**3D code data**
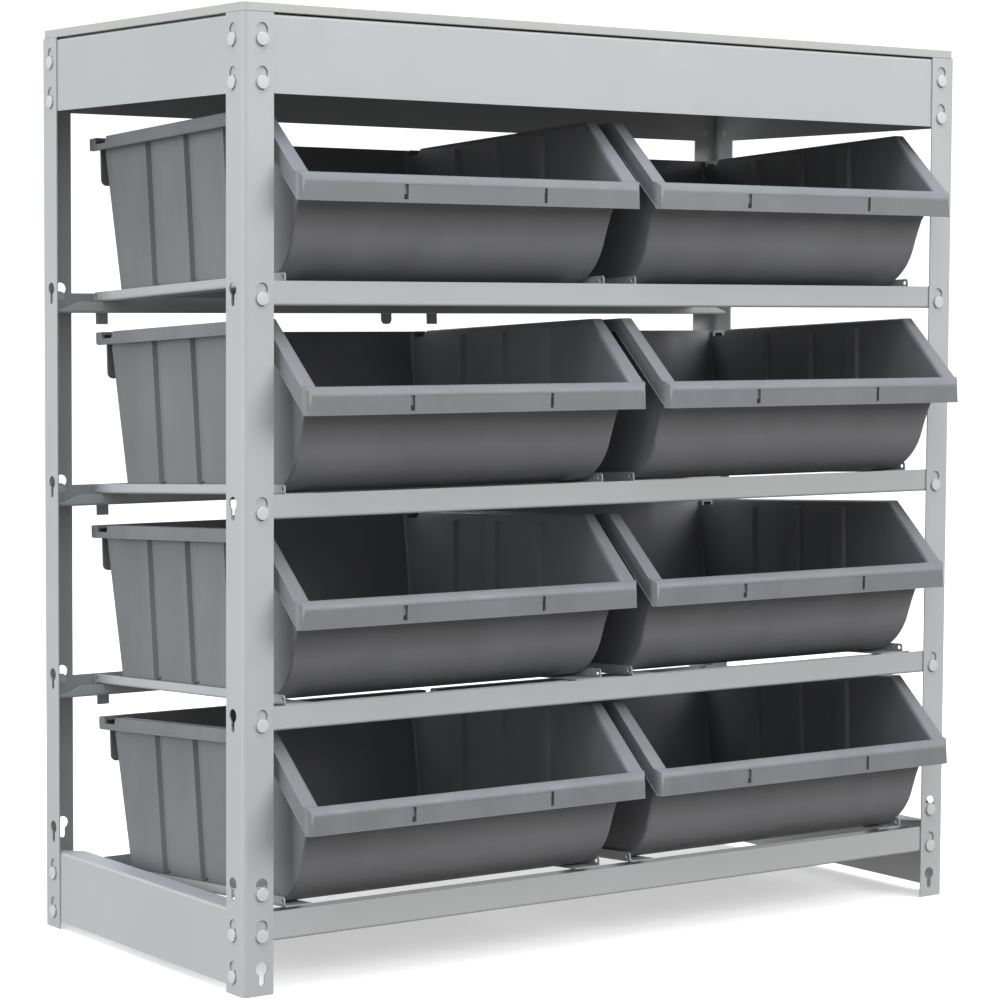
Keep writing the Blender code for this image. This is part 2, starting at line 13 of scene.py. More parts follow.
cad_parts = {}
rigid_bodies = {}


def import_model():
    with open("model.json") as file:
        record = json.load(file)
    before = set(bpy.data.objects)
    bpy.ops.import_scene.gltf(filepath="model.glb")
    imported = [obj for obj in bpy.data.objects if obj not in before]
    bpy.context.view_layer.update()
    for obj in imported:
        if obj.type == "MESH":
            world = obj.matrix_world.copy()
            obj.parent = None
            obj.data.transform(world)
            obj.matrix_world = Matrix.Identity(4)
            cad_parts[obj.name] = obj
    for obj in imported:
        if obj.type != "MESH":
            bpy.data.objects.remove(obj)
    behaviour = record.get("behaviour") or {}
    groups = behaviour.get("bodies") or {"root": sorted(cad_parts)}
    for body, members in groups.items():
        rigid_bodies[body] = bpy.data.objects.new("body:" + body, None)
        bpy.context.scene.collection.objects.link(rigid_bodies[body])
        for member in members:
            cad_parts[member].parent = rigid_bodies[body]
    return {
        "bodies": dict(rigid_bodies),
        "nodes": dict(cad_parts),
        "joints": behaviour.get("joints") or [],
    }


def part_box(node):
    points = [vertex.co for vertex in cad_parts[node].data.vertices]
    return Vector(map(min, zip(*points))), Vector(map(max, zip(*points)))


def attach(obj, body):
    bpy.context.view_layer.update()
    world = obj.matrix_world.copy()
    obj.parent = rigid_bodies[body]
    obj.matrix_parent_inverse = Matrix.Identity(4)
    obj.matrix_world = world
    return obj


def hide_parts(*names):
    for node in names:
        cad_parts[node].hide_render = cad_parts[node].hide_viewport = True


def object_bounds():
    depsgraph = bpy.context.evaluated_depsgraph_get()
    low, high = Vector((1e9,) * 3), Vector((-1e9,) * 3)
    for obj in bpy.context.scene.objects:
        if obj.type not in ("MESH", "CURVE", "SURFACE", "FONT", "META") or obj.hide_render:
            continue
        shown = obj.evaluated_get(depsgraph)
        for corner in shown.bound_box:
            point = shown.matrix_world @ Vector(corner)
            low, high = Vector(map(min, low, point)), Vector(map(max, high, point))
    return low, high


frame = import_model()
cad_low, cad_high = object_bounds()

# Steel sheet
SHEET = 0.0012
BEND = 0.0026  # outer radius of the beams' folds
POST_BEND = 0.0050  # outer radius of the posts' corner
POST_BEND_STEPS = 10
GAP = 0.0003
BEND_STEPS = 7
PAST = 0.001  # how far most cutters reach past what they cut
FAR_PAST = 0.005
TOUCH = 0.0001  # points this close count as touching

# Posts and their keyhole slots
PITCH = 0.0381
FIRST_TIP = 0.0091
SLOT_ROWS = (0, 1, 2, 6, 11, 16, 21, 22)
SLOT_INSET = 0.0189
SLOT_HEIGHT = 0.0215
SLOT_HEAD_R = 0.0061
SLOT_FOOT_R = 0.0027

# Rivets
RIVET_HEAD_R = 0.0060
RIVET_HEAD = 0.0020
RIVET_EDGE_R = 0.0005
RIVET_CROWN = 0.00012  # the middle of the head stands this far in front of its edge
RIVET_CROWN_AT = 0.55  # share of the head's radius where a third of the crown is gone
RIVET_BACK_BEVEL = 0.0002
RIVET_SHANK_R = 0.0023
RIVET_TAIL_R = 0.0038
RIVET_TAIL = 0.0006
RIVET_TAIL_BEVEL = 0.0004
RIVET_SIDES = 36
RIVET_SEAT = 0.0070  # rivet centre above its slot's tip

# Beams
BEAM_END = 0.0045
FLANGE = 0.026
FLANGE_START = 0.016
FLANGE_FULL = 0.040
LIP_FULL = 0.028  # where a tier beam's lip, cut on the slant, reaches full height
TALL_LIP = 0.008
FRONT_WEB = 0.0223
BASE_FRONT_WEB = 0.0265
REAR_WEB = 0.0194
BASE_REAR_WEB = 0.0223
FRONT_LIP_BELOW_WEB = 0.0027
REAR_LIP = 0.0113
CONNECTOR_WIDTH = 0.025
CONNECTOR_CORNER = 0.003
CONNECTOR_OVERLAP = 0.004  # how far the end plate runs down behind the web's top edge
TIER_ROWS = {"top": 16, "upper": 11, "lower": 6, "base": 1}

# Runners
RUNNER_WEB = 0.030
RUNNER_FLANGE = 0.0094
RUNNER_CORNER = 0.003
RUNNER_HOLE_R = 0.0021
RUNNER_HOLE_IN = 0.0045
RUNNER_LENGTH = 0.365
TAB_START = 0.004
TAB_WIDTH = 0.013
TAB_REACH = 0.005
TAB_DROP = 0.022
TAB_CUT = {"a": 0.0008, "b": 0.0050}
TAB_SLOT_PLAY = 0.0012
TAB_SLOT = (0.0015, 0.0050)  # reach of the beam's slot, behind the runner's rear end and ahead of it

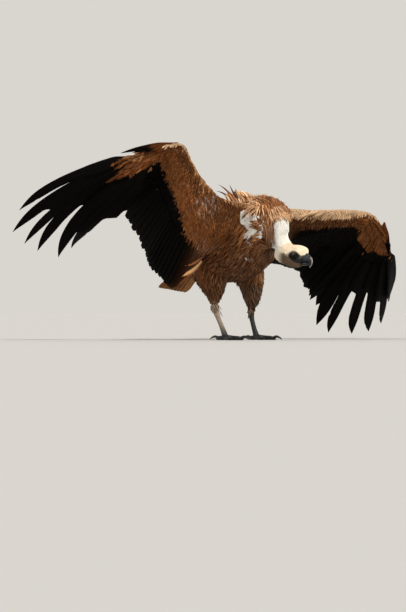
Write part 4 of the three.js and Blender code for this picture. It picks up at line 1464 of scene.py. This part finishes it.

**Objective**
Take the lines from the start of the records through the line holding "before = set(bpy.data.objects)", both included, and please print them exactly, with nothing else.

**Full output**
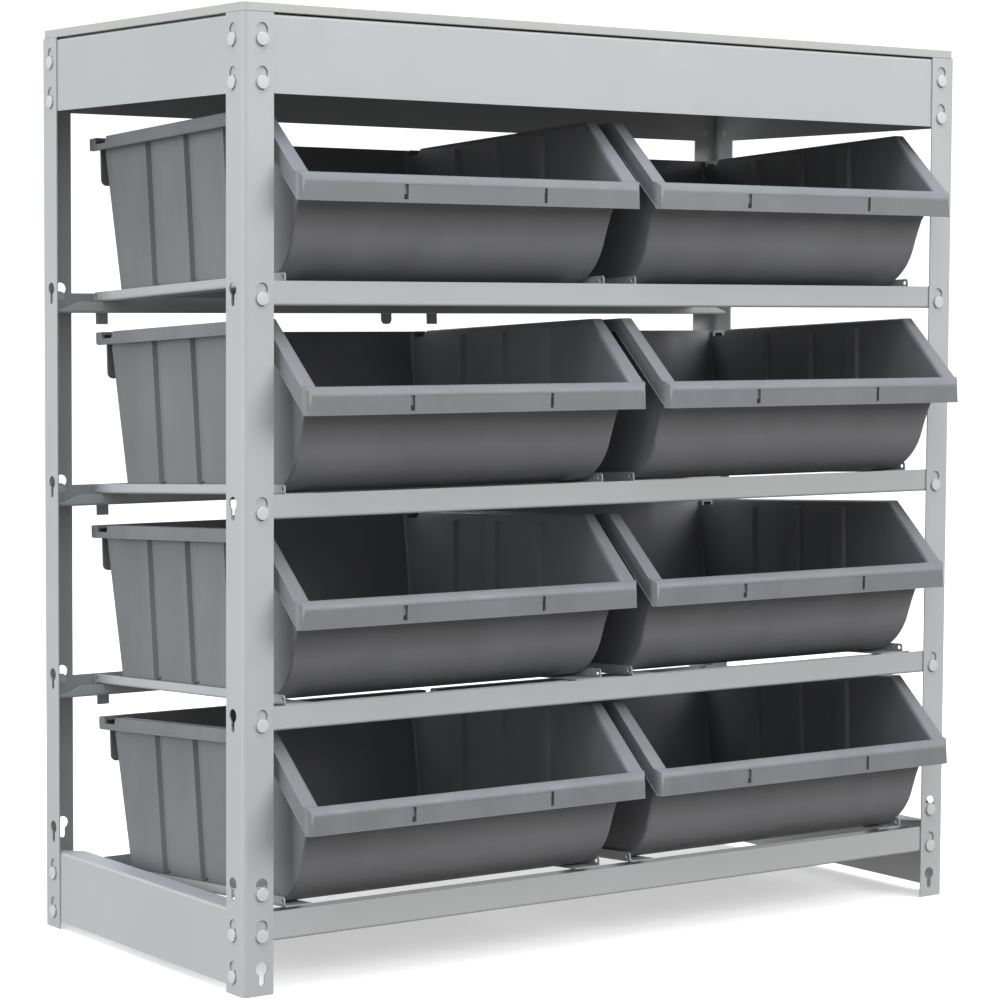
Keep writing the Blender code for this image. This is part 2, starting at line 13 of scene.py. More parts follow.
cad_parts = {}
rigid_bodies = {}


def import_model():
    with open("model.json") as file:
        record = json.load(file)
    before = set(bpy.data.objects)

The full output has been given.